CANNON MONTH: Three Kinds of Heat (1987)

Leslie Stevens created The Outer Limits, directed Esperanto language Incubus and wrote est: The Steersman Handbook, a book of New Age philosophy. He also said, “There is nothing wrong with being a hack writer. I would point with pride to the inspired hacking of Shakespeare, Michelangelo—you can go through a big list.”

This one stars Robert Ginty as U.S. Secret Agent Elliott Cromwell, who has been tasked with finding the mysterious terrorist known as Founder. He’s joined by NYC airport cop Terry O’Shea (Victoria Barrett, who is in Cannon’s Hot ResortHot Chili and America 3000) and Hong Kong cop Major Chan (Shakti, who married Stevens the year after this was made).

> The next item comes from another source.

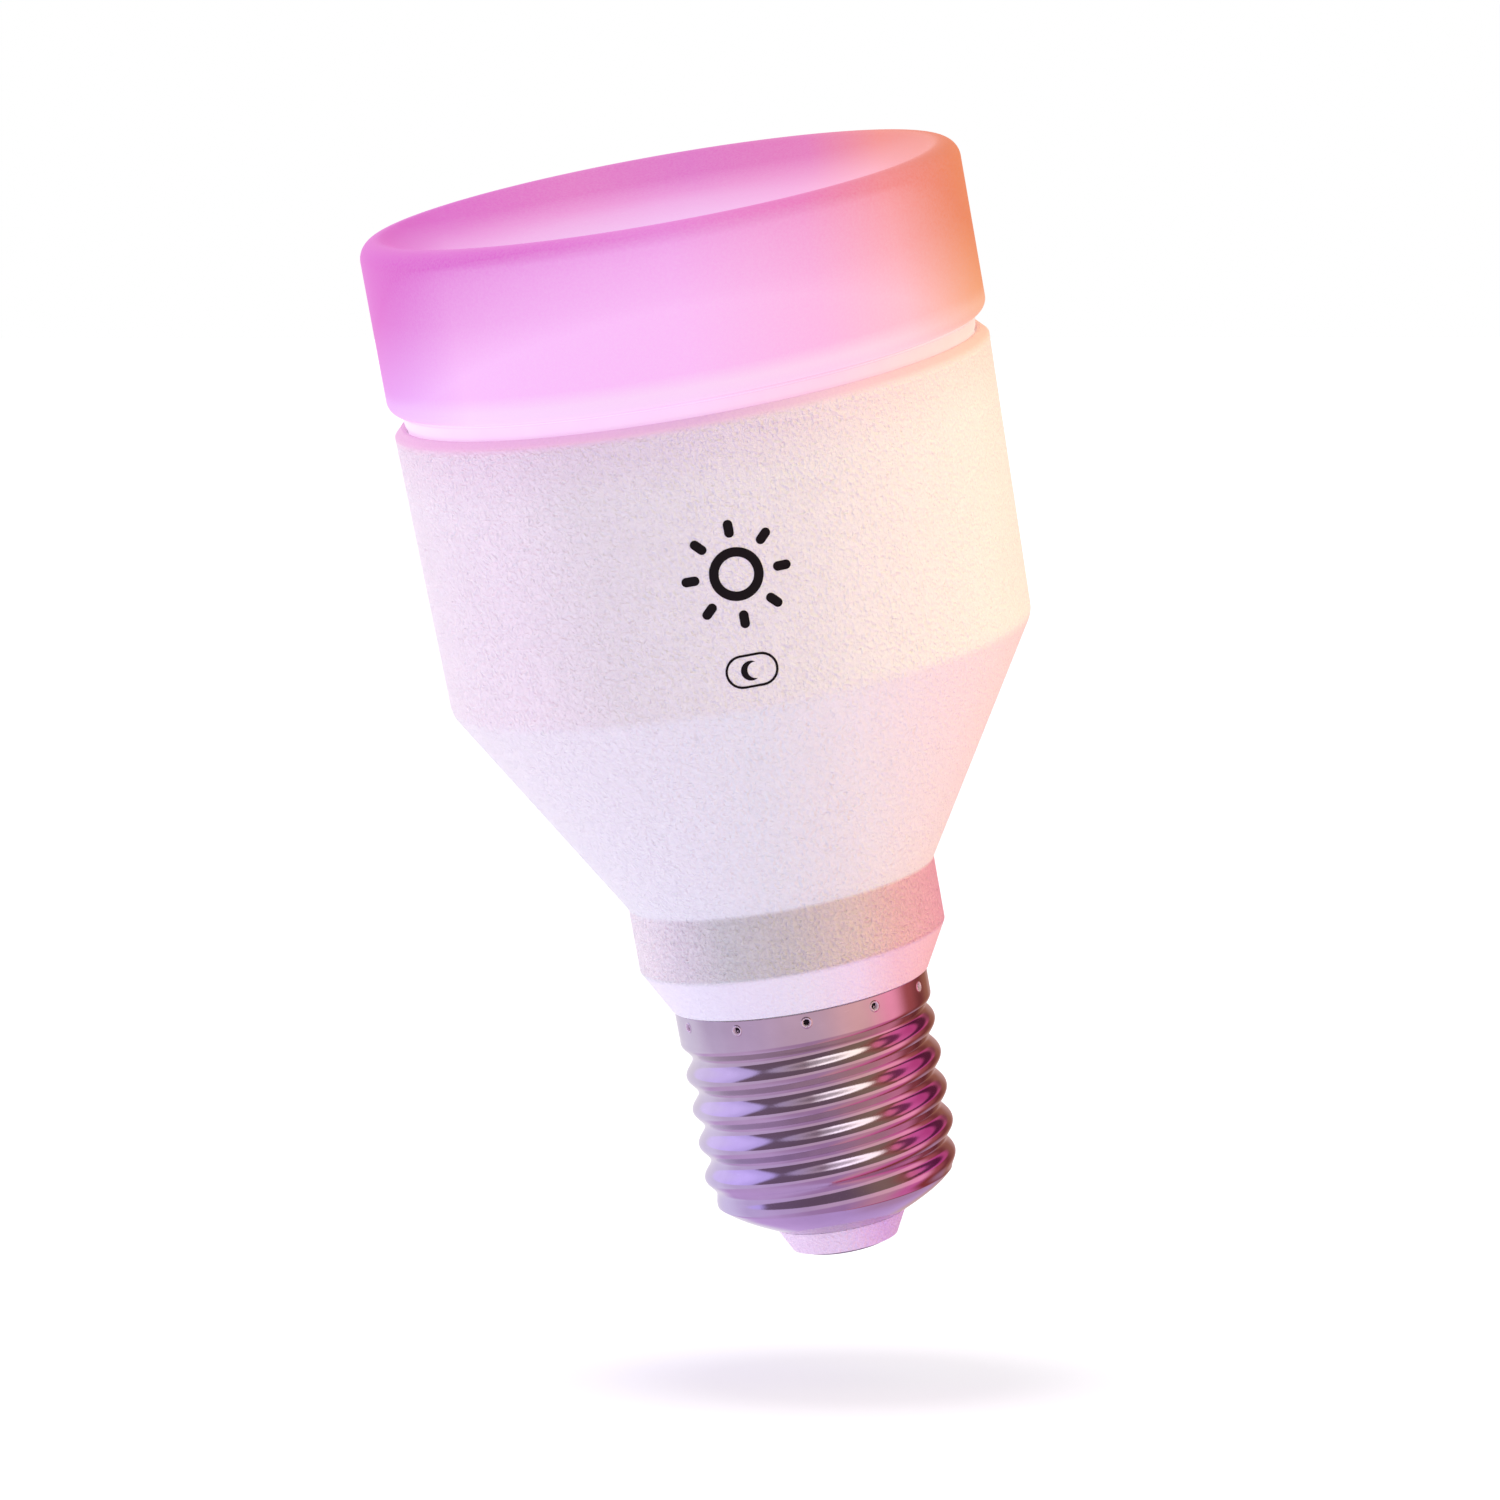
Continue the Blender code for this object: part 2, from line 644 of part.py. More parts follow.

You also get a cast with Sylvester McCoy, the seventh Dr. Who, as well as Mary Tamm (who was Romana, a companion to the Tom Baker Dr. Who), Trevor Martin (who played Dr. Who on stage and man, this whole thing is seeming like a movie made inside the Tardis), Barry Foster (Hitchcock’s Frenzy), Edwin Craig (who says “What’s with that stupid grin?” before the Jack Nicholson Joker kills him in Tim Burton’s Batman) and probably the best reason to watch this movie, Samantha Fox, who if you were a teenager alive in 1987 you completely knew. Perhaps onanismically, which is not a word.

This movie is violently not good, despite hopes that Ginty would bring it upward in quality. Instead, you have three different uniformed cops running about and a movie that just crawls to its conclusion, which at least has some stuff blow up real good.